## DIRECTION
Print each line exactly as it is given.

·····

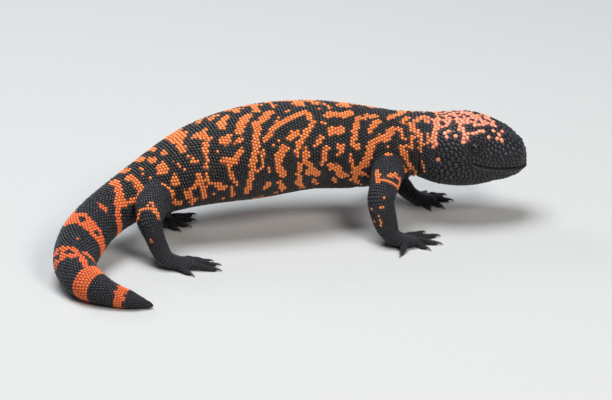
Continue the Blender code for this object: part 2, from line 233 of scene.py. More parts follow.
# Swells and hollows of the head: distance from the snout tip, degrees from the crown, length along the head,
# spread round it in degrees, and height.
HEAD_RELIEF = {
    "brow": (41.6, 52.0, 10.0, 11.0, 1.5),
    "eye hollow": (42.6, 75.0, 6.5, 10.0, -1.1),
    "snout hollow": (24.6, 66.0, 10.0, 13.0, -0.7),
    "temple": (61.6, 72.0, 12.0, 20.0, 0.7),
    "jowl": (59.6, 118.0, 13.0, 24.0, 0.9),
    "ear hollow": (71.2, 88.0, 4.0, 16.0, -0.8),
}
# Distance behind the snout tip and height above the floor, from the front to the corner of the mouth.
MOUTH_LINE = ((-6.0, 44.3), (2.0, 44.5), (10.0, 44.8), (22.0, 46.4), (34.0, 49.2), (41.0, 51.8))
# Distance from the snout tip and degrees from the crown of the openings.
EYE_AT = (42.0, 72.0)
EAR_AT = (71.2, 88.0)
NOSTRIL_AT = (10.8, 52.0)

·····

## SOLUTION FOR THIS EXERCISE
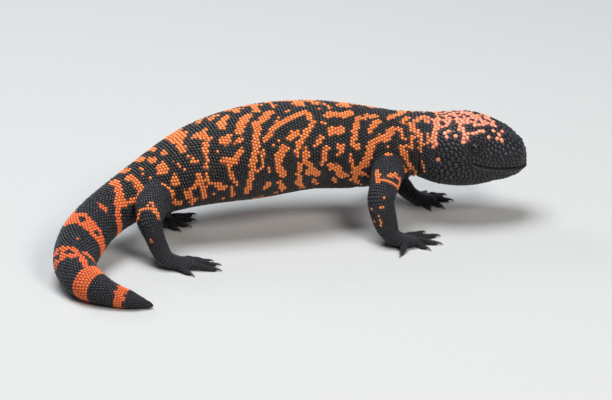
Continue the Blender code for this object: part 2, from line 233 of scene.py. More parts follow.
# Swells and hollows of the head: distance from the snout tip, degrees from the crown, length along the head,
# spread round it in degrees, and height.
HEAD_RELIEF = {
    "brow": (41.6, 52.0, 10.0, 11.0, 1.5),
    "eye hollow": (42.6, 75.0, 6.5, 10.0, -1.1),
    "snout hollow": (24.6, 66.0, 10.0, 13.0, -0.7),
    "temple": (61.6, 72.0, 12.0, 20.0, 0.7),
    "jowl": (59.6, 118.0, 13.0, 24.0, 0.9),
    "ear hollow": (71.2, 88.0, 4.0, 16.0, -0.8),
}
# Distance behind the snout tip and height above the floor, from the front to the corner of the mouth.
MOUTH_LINE = ((-6.0, 44.3), (2.0, 44.5), (10.0, 44.8), (22.0, 46.4), (34.0, 49.2), (41.0, 51.8))
# Distance from the snout tip and degrees from the crown of the openings.
EYE_AT = (42.0, 72.0)
EAR_AT = (71.2, 88.0)
NOSTRIL_AT = (10.8, 52.0)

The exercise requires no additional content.